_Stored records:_
────────────────

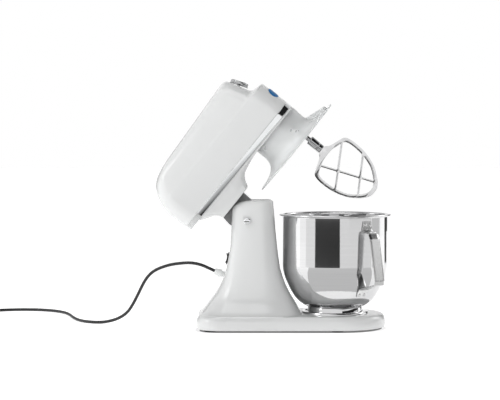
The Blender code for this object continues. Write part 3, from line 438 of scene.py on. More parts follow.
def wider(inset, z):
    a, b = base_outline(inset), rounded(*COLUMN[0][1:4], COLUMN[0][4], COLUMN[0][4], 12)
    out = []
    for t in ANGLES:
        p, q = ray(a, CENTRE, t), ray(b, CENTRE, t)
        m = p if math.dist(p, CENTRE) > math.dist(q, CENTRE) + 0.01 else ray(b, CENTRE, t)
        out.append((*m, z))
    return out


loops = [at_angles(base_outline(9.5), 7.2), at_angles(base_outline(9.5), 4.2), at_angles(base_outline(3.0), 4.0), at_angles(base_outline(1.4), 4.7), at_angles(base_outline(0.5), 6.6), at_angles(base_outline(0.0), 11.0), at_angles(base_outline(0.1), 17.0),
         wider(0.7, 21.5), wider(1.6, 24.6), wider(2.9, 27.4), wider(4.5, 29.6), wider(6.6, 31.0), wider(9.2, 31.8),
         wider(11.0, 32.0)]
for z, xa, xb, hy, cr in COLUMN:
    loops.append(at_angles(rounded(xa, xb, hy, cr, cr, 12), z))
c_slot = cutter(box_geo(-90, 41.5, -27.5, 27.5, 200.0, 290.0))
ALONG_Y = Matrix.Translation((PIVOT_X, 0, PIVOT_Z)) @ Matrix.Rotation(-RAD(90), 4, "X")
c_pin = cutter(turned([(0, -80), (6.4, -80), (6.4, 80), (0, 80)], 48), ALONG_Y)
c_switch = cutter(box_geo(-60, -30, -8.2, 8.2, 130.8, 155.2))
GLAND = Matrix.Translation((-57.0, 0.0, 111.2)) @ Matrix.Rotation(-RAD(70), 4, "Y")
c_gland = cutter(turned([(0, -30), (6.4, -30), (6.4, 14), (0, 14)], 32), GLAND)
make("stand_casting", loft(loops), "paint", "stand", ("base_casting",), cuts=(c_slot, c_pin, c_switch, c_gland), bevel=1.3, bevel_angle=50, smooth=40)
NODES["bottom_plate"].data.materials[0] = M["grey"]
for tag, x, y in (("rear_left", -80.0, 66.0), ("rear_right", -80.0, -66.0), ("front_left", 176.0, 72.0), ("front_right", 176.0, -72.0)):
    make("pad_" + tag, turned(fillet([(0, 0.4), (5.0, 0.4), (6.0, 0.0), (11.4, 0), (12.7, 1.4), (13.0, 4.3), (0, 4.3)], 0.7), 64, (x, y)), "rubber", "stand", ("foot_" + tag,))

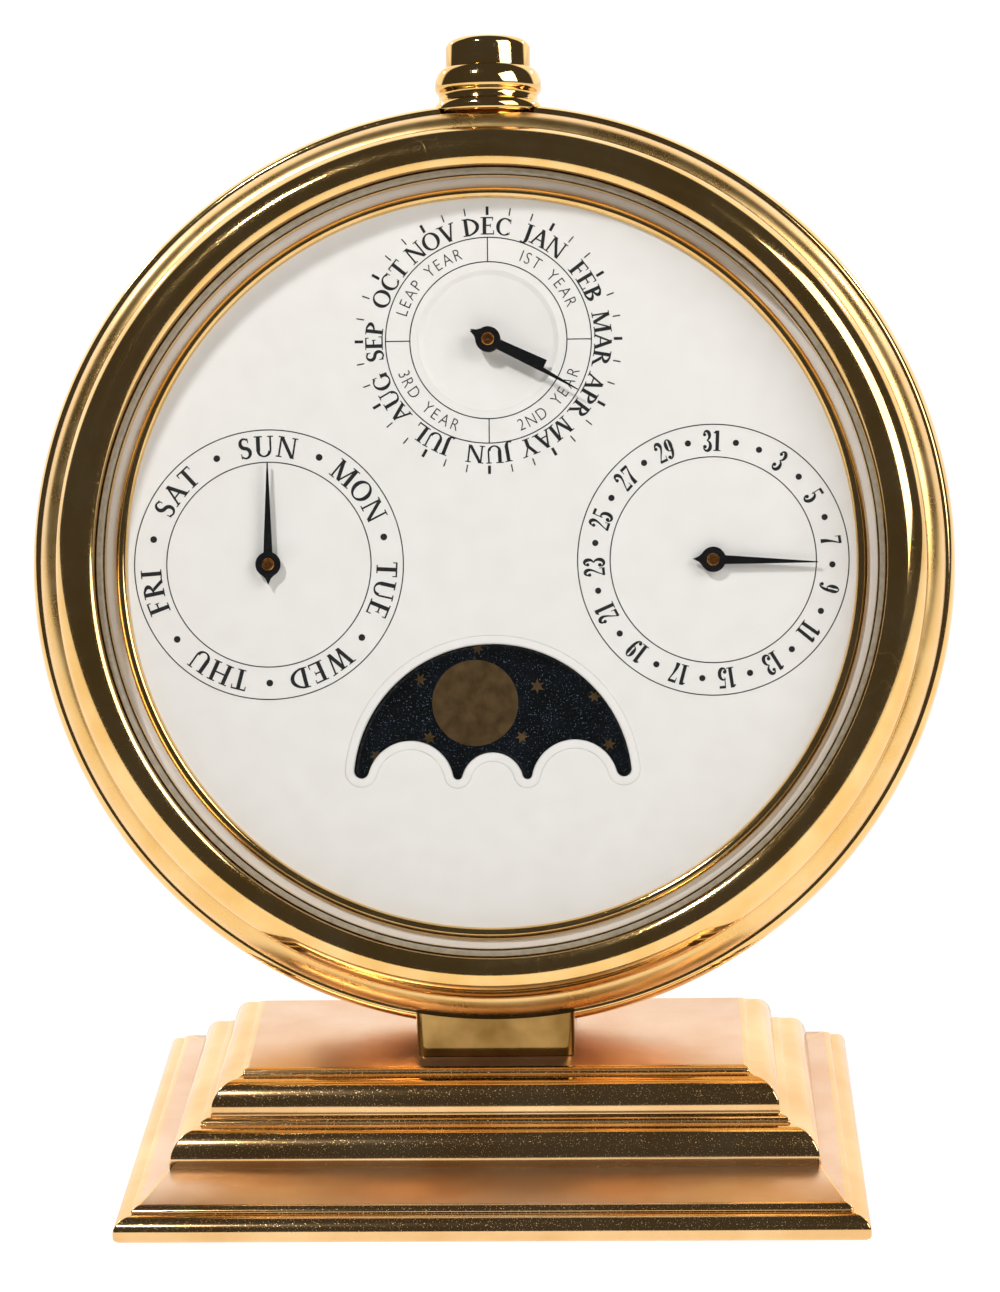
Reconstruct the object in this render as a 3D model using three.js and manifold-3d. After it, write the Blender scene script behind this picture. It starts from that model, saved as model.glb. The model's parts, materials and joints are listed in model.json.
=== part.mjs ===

────────────────

_SET TASK:_ Give back exactly the lines beginning at the one with "Reconstruct the object" and ending at the final line of the material; both boundary lines belong in it.

_SOLUTION BELOW:_
Reconstruct the object in this render as a 3D model using three.js and manifold-3d. After it, write the Blender scene script behind this picture. It starts from that model, saved as model.glb. The model's parts, materials and joints are listed in model.json.
=== part.mjs ===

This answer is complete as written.